───── Provided material
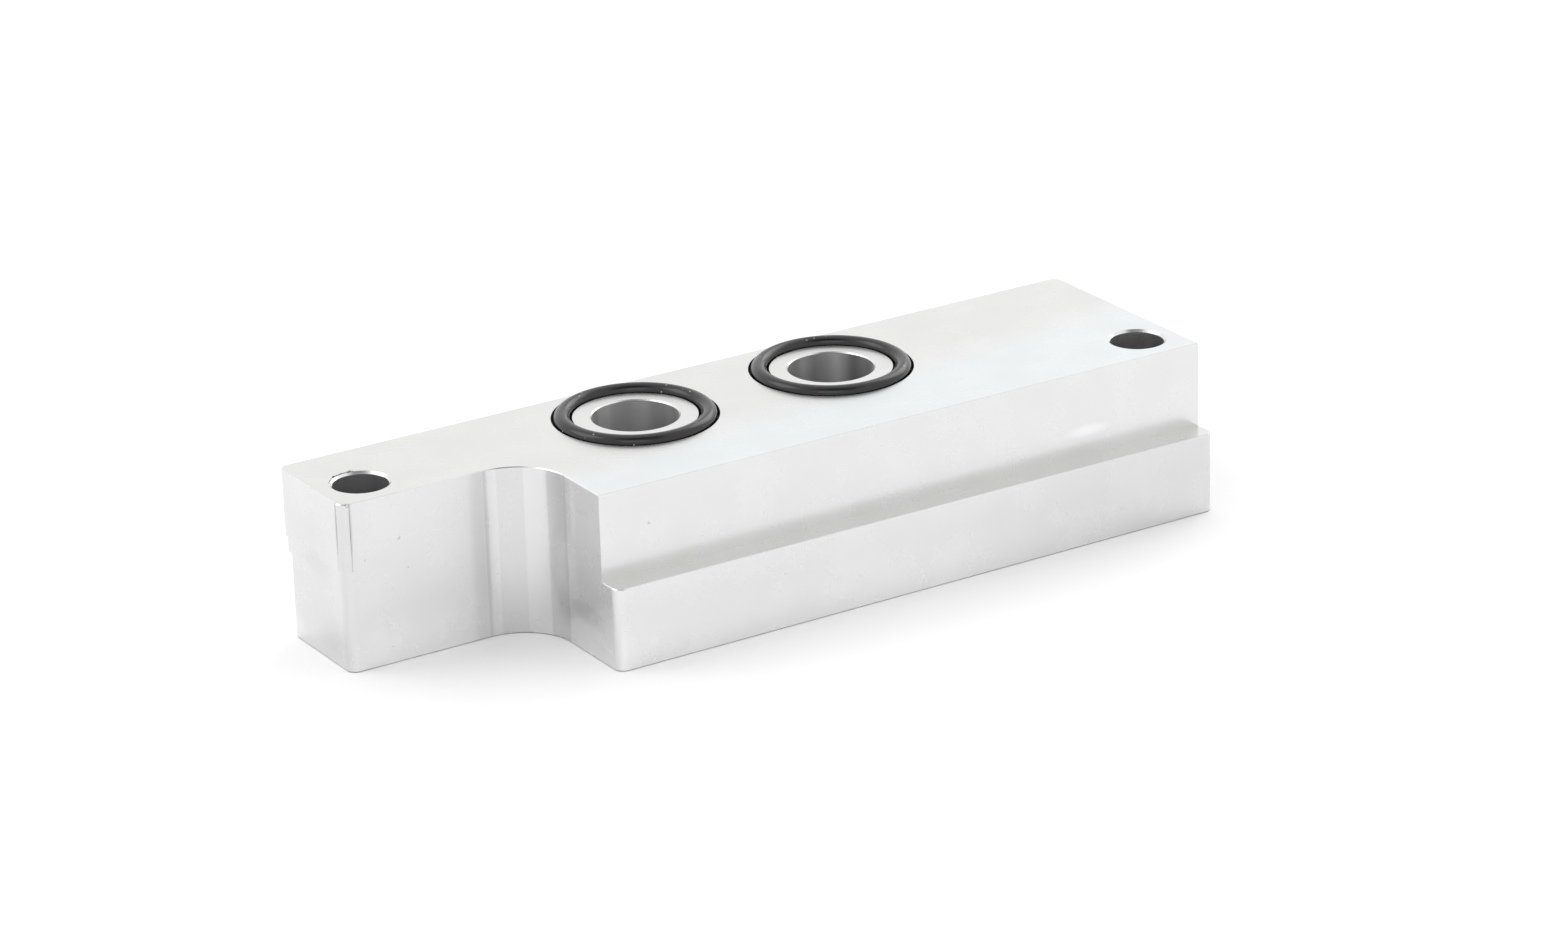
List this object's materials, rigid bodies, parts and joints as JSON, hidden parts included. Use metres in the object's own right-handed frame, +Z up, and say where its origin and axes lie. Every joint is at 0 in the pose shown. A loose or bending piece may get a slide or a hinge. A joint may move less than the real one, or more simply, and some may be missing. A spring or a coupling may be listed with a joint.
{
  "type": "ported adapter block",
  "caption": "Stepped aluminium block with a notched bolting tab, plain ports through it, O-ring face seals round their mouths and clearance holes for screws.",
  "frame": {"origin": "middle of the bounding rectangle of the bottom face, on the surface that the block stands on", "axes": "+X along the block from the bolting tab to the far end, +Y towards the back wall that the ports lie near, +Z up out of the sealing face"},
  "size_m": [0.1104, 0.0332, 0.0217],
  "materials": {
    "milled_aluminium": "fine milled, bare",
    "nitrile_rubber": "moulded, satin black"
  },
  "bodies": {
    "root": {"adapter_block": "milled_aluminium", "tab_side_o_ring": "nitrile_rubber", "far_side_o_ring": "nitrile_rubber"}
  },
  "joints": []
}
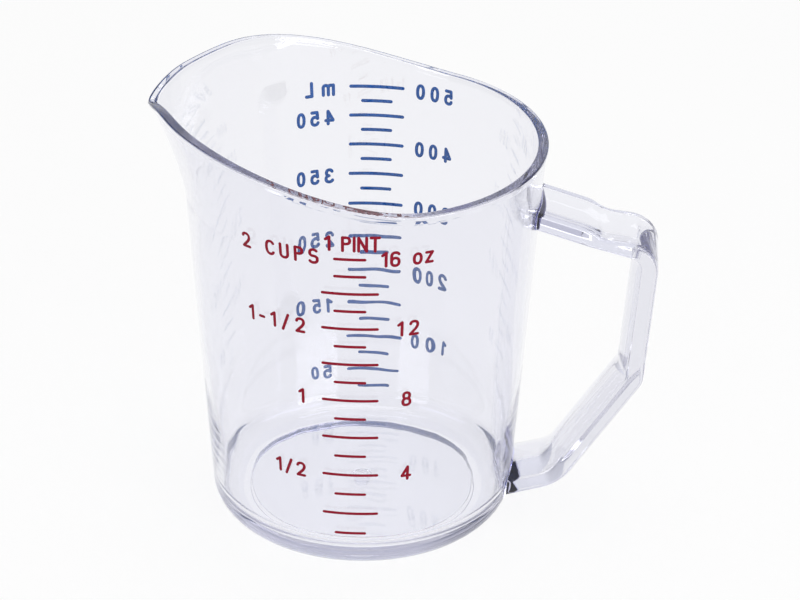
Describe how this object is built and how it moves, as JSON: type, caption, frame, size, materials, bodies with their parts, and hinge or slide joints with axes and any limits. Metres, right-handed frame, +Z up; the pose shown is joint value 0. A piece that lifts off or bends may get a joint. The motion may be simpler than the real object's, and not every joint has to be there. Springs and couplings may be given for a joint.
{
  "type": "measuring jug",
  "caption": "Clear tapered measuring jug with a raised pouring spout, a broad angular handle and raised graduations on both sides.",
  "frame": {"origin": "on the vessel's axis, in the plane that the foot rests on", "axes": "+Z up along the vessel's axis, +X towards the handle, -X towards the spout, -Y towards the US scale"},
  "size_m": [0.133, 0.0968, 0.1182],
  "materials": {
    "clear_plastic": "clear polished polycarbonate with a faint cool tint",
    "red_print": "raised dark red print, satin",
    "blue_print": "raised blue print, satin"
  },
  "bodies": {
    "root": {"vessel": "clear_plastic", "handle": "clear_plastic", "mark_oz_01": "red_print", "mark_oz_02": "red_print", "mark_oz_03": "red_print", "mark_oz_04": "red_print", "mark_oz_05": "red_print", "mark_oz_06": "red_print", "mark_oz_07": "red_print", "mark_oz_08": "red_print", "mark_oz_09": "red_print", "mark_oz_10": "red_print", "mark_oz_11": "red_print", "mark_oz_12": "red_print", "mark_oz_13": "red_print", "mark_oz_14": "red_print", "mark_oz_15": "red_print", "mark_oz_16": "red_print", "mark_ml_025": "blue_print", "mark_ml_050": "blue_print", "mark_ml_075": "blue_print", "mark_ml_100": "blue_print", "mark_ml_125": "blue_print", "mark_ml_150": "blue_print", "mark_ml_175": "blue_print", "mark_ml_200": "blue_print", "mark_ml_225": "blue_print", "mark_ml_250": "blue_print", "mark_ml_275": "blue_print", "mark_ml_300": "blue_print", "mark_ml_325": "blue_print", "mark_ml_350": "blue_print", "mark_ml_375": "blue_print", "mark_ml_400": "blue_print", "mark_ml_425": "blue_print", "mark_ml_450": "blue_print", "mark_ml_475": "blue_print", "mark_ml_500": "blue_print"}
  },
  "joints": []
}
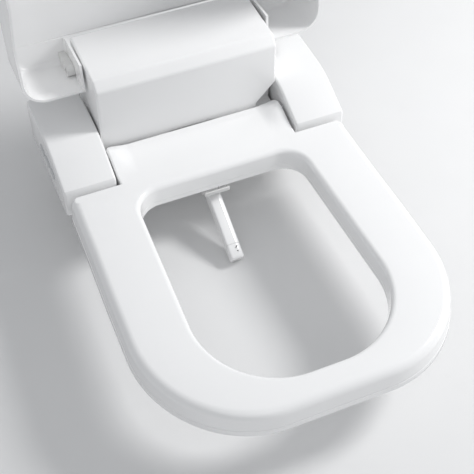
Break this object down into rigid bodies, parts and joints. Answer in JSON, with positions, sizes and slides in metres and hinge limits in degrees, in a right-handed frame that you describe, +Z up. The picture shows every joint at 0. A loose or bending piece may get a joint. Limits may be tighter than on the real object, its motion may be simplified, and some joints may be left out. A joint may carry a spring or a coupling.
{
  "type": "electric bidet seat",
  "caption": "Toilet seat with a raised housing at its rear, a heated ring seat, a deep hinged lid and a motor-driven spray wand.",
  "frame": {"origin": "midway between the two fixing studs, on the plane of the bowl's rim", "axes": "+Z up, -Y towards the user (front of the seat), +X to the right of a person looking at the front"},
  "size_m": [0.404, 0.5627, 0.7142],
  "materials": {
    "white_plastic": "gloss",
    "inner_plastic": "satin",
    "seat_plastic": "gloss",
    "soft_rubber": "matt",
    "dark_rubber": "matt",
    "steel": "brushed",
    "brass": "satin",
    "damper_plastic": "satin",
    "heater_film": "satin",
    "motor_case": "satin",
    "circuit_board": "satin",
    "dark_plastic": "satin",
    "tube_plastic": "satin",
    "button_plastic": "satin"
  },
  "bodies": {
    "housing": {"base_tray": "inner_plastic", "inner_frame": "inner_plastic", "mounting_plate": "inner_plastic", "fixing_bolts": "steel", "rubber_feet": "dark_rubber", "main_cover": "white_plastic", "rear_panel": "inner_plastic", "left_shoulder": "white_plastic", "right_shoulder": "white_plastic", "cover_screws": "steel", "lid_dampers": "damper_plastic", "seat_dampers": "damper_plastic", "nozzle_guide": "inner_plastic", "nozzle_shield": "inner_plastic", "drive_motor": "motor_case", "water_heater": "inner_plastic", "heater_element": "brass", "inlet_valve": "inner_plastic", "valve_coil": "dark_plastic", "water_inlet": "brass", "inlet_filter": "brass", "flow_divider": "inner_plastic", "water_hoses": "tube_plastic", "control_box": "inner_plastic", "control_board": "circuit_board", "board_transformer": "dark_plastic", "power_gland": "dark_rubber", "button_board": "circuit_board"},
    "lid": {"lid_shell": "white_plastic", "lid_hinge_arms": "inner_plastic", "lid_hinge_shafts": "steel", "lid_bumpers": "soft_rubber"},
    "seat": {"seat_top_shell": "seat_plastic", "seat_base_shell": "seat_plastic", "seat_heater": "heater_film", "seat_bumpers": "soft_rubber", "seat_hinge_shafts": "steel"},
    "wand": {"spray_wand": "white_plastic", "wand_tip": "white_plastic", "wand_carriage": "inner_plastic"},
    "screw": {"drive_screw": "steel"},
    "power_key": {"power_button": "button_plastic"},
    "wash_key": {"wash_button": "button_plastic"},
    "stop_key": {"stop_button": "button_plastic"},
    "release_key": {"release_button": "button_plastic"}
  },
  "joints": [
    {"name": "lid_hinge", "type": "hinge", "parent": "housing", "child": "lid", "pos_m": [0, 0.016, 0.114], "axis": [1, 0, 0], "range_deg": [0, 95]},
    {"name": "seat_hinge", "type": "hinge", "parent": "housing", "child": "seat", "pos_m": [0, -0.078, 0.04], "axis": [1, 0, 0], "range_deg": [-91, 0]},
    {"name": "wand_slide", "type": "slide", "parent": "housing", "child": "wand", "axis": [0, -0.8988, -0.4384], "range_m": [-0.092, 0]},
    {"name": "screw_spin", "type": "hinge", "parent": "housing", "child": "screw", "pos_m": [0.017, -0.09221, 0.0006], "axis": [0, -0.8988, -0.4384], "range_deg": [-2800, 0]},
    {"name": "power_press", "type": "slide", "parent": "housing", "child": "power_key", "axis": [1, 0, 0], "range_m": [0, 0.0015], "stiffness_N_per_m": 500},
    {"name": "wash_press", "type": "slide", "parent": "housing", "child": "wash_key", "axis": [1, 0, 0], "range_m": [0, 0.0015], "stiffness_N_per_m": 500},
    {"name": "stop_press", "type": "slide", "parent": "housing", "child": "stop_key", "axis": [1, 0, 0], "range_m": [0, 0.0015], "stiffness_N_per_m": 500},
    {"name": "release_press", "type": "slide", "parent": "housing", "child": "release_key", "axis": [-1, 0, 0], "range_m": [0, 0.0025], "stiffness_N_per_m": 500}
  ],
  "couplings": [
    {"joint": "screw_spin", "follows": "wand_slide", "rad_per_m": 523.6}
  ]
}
──────────
- What you are asked to do
Repeat all the entries word for word.

- Exercise answer
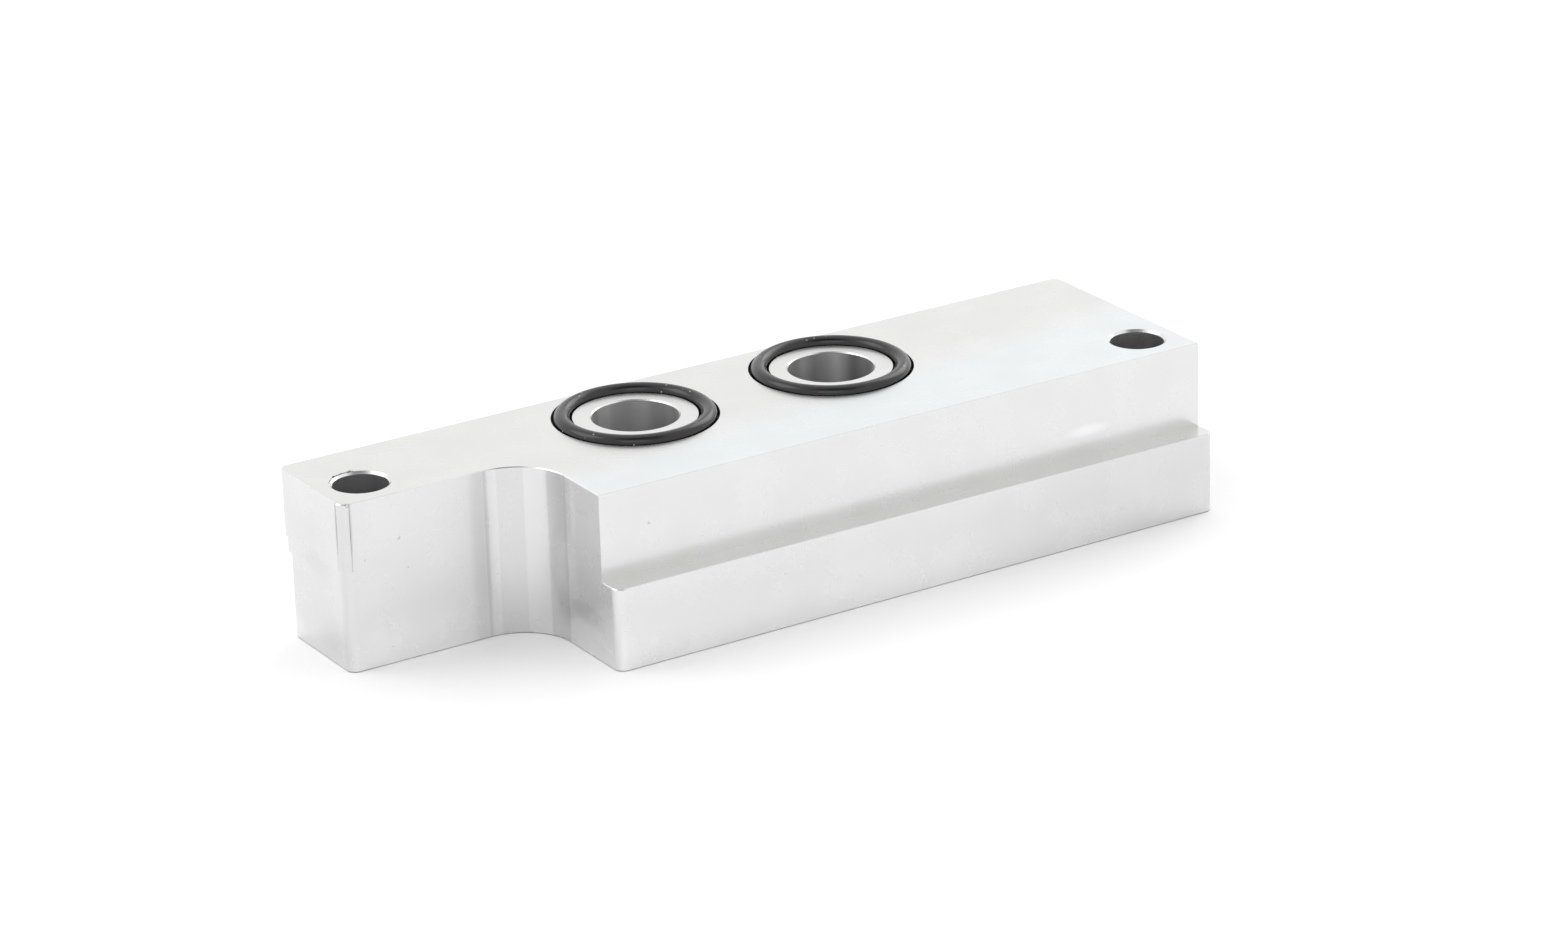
List this object's materials, rigid bodies, parts and joints as JSON, hidden parts included. Use metres in the object's own right-handed frame, +Z up, and say where its origin and axes lie. Every joint is at 0 in the pose shown. A loose or bending piece may get a slide or a hinge. A joint may move less than the real one, or more simply, and some may be missing. A spring or a coupling may be listed with a joint.
{
  "type": "ported adapter block",
  "caption": "Stepped aluminium block with a notched bolting tab, plain ports through it, O-ring face seals round their mouths and clearance holes for screws.",
  "frame": {"origin": "middle of the bounding rectangle of the bottom face, on the surface that the block stands on", "axes": "+X along the block from the bolting tab to the far end, +Y towards the back wall that the ports lie near, +Z up out of the sealing face"},
  "size_m": [0.1104, 0.0332, 0.0217],
  "materials": {
    "milled_aluminium": "fine milled, bare",
    "nitrile_rubber": "moulded, satin black"
  },
  "bodies": {
    "root": {"adapter_block": "milled_aluminium", "tab_side_o_ring": "nitrile_rubber", "far_side_o_ring": "nitrile_rubber"}
  },
  "joints": []
}
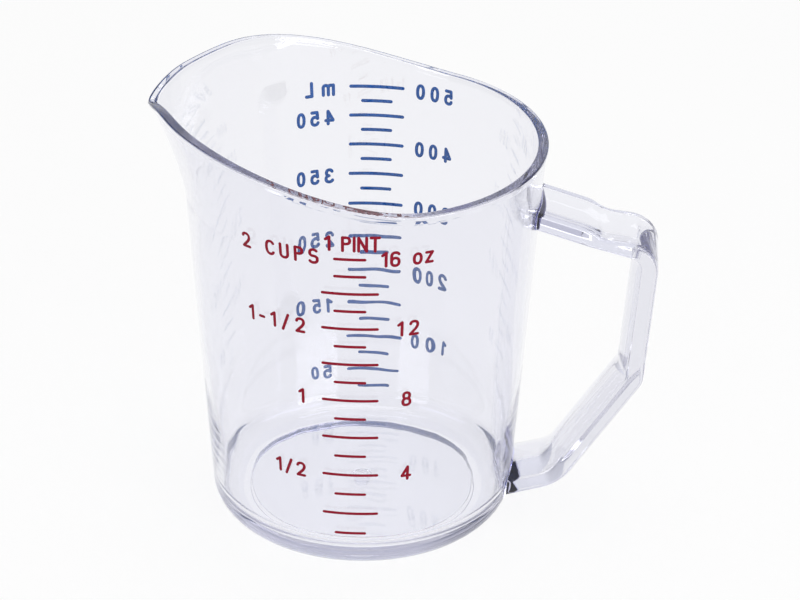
Describe how this object is built and how it moves, as JSON: type, caption, frame, size, materials, bodies with their parts, and hinge or slide joints with axes and any limits. Metres, right-handed frame, +Z up; the pose shown is joint value 0. A piece that lifts off or bends may get a joint. The motion may be simpler than the real object's, and not every joint has to be there. Springs and couplings may be given for a joint.
{
  "type": "measuring jug",
  "caption": "Clear tapered measuring jug with a raised pouring spout, a broad angular handle and raised graduations on both sides.",
  "frame": {"origin": "on the vessel's axis, in the plane that the foot rests on", "axes": "+Z up along the vessel's axis, +X towards the handle, -X towards the spout, -Y towards the US scale"},
  "size_m": [0.133, 0.0968, 0.1182],
  "materials": {
    "clear_plastic": "clear polished polycarbonate with a faint cool tint",
    "red_print": "raised dark red print, satin",
    "blue_print": "raised blue print, satin"
  },
  "bodies": {
    "root": {"vessel": "clear_plastic", "handle": "clear_plastic", "mark_oz_01": "red_print", "mark_oz_02": "red_print", "mark_oz_03": "red_print", "mark_oz_04": "red_print", "mark_oz_05": "red_print", "mark_oz_06": "red_print", "mark_oz_07": "red_print", "mark_oz_08": "red_print", "mark_oz_09": "red_print", "mark_oz_10": "red_print", "mark_oz_11": "red_print", "mark_oz_12": "red_print", "mark_oz_13": "red_print", "mark_oz_14": "red_print", "mark_oz_15": "red_print", "mark_oz_16": "red_print", "mark_ml_025": "blue_print", "mark_ml_050": "blue_print", "mark_ml_075": "blue_print", "mark_ml_100": "blue_print", "mark_ml_125": "blue_print", "mark_ml_150": "blue_print", "mark_ml_175": "blue_print", "mark_ml_200": "blue_print", "mark_ml_225": "blue_print", "mark_ml_250": "blue_print", "mark_ml_275": "blue_print", "mark_ml_300": "blue_print", "mark_ml_325": "blue_print", "mark_ml_350": "blue_print", "mark_ml_375": "blue_print", "mark_ml_400": "blue_print", "mark_ml_425": "blue_print", "mark_ml_450": "blue_print", "mark_ml_475": "blue_print", "mark_ml_500": "blue_print"}
  },
  "joints": []
}
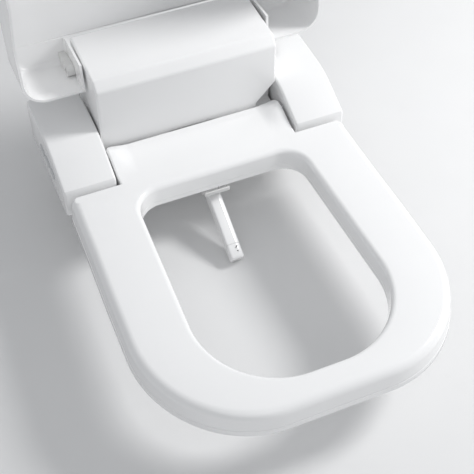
Break this object down into rigid bodies, parts and joints. Answer in JSON, with positions, sizes and slides in metres and hinge limits in degrees, in a right-handed frame that you describe, +Z up. The picture shows every joint at 0. A loose or bending piece may get a joint. Limits may be tighter than on the real object, its motion may be simplified, and some joints may be left out. A joint may carry a spring or a coupling.
{
  "type": "electric bidet seat",
  "caption": "Toilet seat with a raised housing at its rear, a heated ring seat, a deep hinged lid and a motor-driven spray wand.",
  "frame": {"origin": "midway between the two fixing studs, on the plane of the bowl's rim", "axes": "+Z up, -Y towards the user (front of the seat), +X to the right of a person looking at the front"},
  "size_m": [0.404, 0.5627, 0.7142],
  "materials": {
    "white_plastic": "gloss",
    "inner_plastic": "satin",
    "seat_plastic": "gloss",
    "soft_rubber": "matt",
    "dark_rubber": "matt",
    "steel": "brushed",
    "brass": "satin",
    "damper_plastic": "satin",
    "heater_film": "satin",
    "motor_case": "satin",
    "circuit_board": "satin",
    "dark_plastic": "satin",
    "tube_plastic": "satin",
    "button_plastic": "satin"
  },
  "bodies": {
    "housing": {"base_tray": "inner_plastic", "inner_frame": "inner_plastic", "mounting_plate": "inner_plastic", "fixing_bolts": "steel", "rubber_feet": "dark_rubber", "main_cover": "white_plastic", "rear_panel": "inner_plastic", "left_shoulder": "white_plastic", "right_shoulder": "white_plastic", "cover_screws": "steel", "lid_dampers": "damper_plastic", "seat_dampers": "damper_plastic", "nozzle_guide": "inner_plastic", "nozzle_shield": "inner_plastic", "drive_motor": "motor_case", "water_heater": "inner_plastic", "heater_element": "brass", "inlet_valve": "inner_plastic", "valve_coil": "dark_plastic", "water_inlet": "brass", "inlet_filter": "brass", "flow_divider": "inner_plastic", "water_hoses": "tube_plastic", "control_box": "inner_plastic", "control_board": "circuit_board", "board_transformer": "dark_plastic", "power_gland": "dark_rubber", "button_board": "circuit_board"},
    "lid": {"lid_shell": "white_plastic", "lid_hinge_arms": "inner_plastic", "lid_hinge_shafts": "steel", "lid_bumpers": "soft_rubber"},
    "seat": {"seat_top_shell": "seat_plastic", "seat_base_shell": "seat_plastic", "seat_heater": "heater_film", "seat_bumpers": "soft_rubber", "seat_hinge_shafts": "steel"},
    "wand": {"spray_wand": "white_plastic", "wand_tip": "white_plastic", "wand_carriage": "inner_plastic"},
    "screw": {"drive_screw": "steel"},
    "power_key": {"power_button": "button_plastic"},
    "wash_key": {"wash_button": "button_plastic"},
    "stop_key": {"stop_button": "button_plastic"},
    "release_key": {"release_button": "button_plastic"}
  },
  "joints": [
    {"name": "lid_hinge", "type": "hinge", "parent": "housing", "child": "lid", "pos_m": [0, 0.016, 0.114], "axis": [1, 0, 0], "range_deg": [0, 95]},
    {"name": "seat_hinge", "type": "hinge", "parent": "housing", "child": "seat", "pos_m": [0, -0.078, 0.04], "axis": [1, 0, 0], "range_deg": [-91, 0]},
    {"name": "wand_slide", "type": "slide", "parent": "housing", "child": "wand", "axis": [0, -0.8988, -0.4384], "range_m": [-0.092, 0]},
    {"name": "screw_spin", "type": "hinge", "parent": "housing", "child": "screw", "pos_m": [0.017, -0.09221, 0.0006], "axis": [0, -0.8988, -0.4384], "range_deg": [-2800, 0]},
    {"name": "power_press", "type": "slide", "parent": "housing", "child": "power_key", "axis": [1, 0, 0], "range_m": [0, 0.0015], "stiffness_N_per_m": 500},
    {"name": "wash_press", "type": "slide", "parent": "housing", "child": "wash_key", "axis": [1, 0, 0], "range_m": [0, 0.0015], "stiffness_N_per_m": 500},
    {"name": "stop_press", "type": "slide", "parent": "housing", "child": "stop_key", "axis": [1, 0, 0], "range_m": [0, 0.0015], "stiffness_N_per_m": 500},
    {"name": "release_press", "type": "slide", "parent": "housing", "child": "release_key", "axis": [-1, 0, 0], "range_m": [0, 0.0025], "stiffness_N_per_m": 500}
  ],
  "couplings": [
    {"joint": "screw_spin", "follows": "wand_slide", "rad_per_m": 523.6}
  ]
}